WHAT IS CAPITAL GAINS TAX?
LIKE MOST TAX AND ACCOUNTING RELATED MATTERS, CAPITAL GAINS TAX CAN BE COMPLEX AND DAUNTING FOR SOME
Capital gains tax is tax on the profit made on the sale of any capital item.
Capital gains tax applies in the financial year a capital asset is sold. It is important to note that the date of the actual contract is the purchase or sale date for capital gains purposes, not the settlement date. This becomes relevant for sales made towards the end of the financial year. But these may not settle until in the next financial year.
RATE OF CAPITAL GAINS TAX
There is no actual set rate of capital gains tax. The capital gain is calculated as the difference between the sale price and the original purchase price. Remember to account for associated expenses, such as legal fees, agents commission, etc, plus associated costs of purchase including stamp duty, legal fees, building inspections, etc.

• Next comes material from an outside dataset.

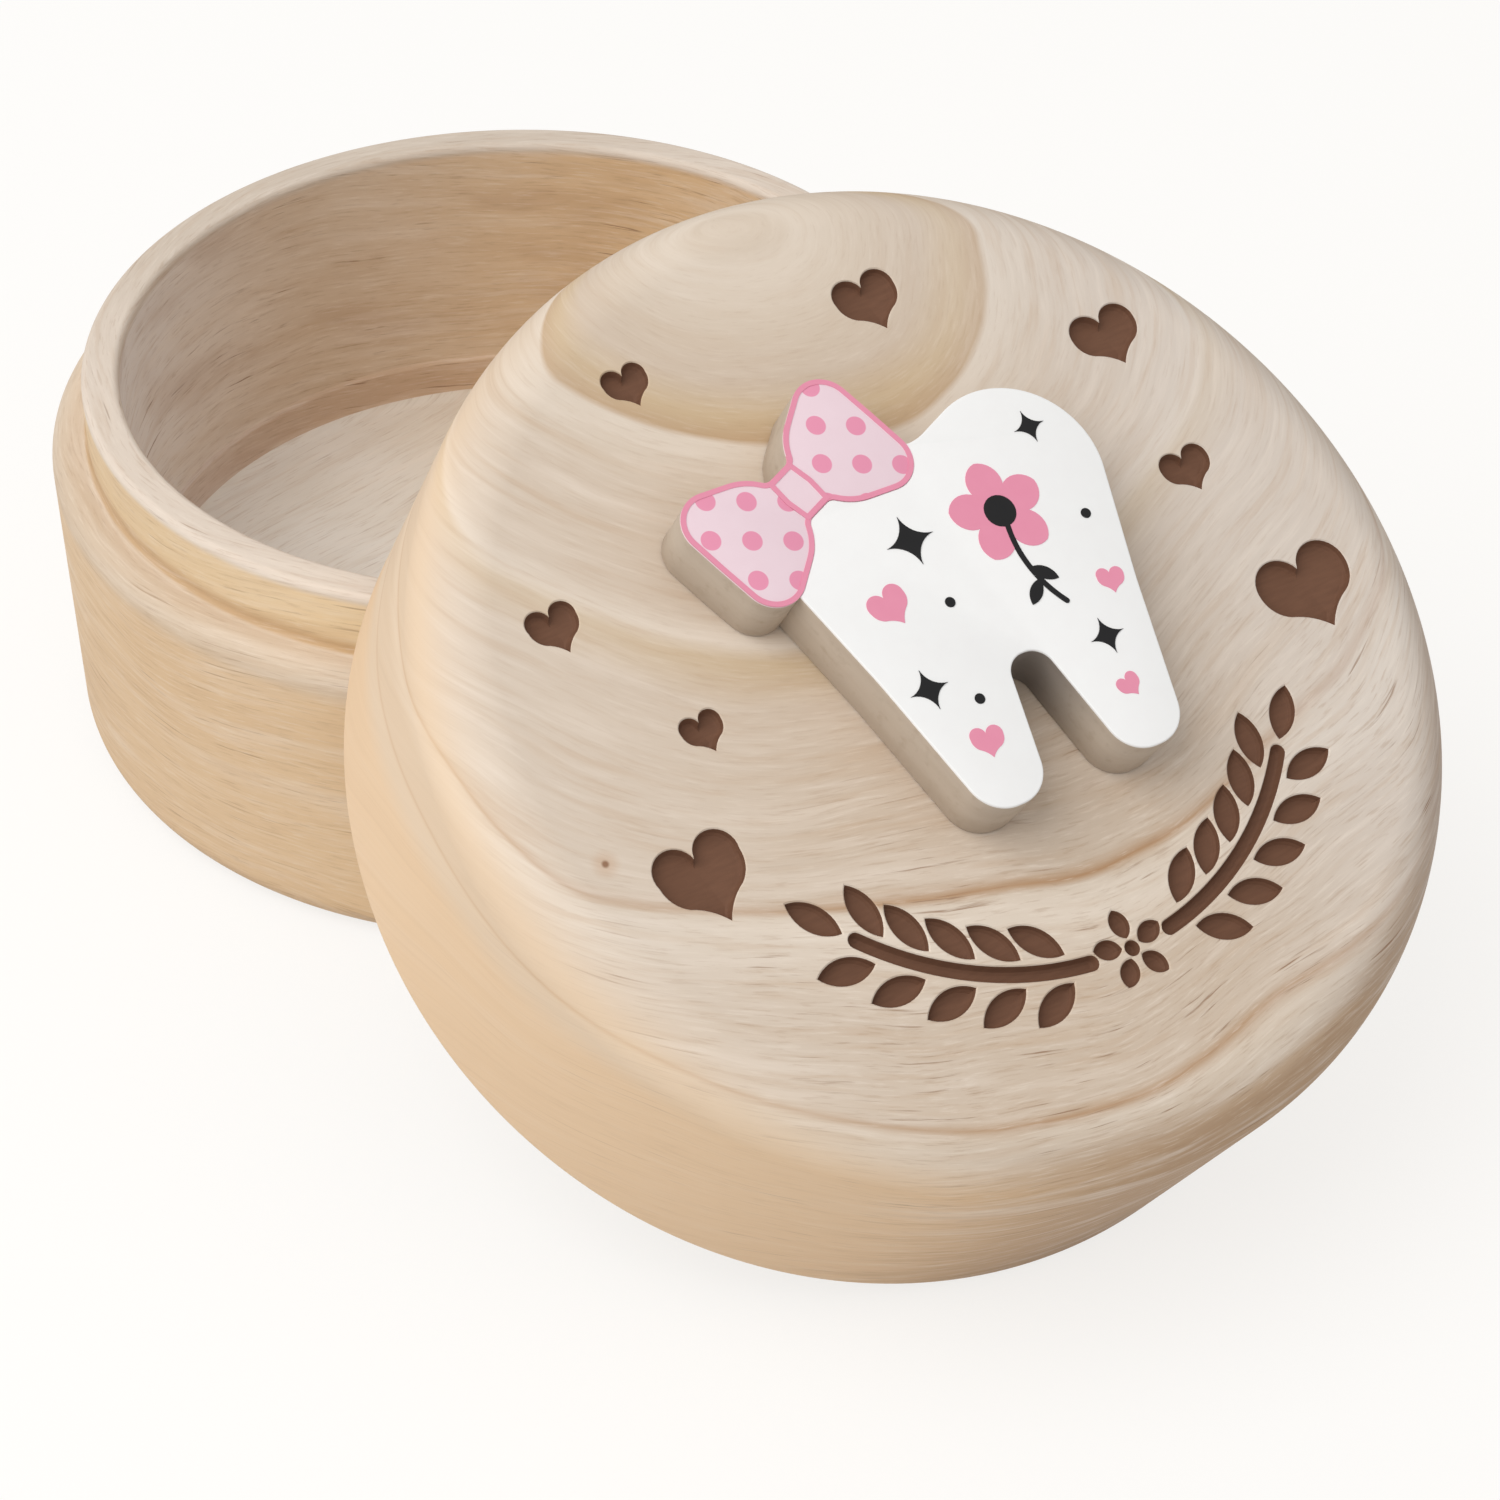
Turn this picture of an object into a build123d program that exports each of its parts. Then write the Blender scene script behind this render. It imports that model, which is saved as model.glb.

Once you have calculated your actual gain (for assets held by individuals over 12 months) there is a 50% discount resulting in the gain being halved. The discounted gain is then included in the investor’s tax return as assessable income, along with their employment and any other income. The normal marginal rates of tax then apply.
The exception to capital gains tax is in relation to selling a principal place of residence property, where the sale is capital gains tax-free.
For homes on land over two hectares, not all of the gain will be exempt. Gifting property to a family member not exempt you from capital gains tax, except in limited circumstances. (i.e. a will or on family breakdown)
The sale price of a ‘gifted’ property will be deemed to be the market value at the time of the transfer of the property.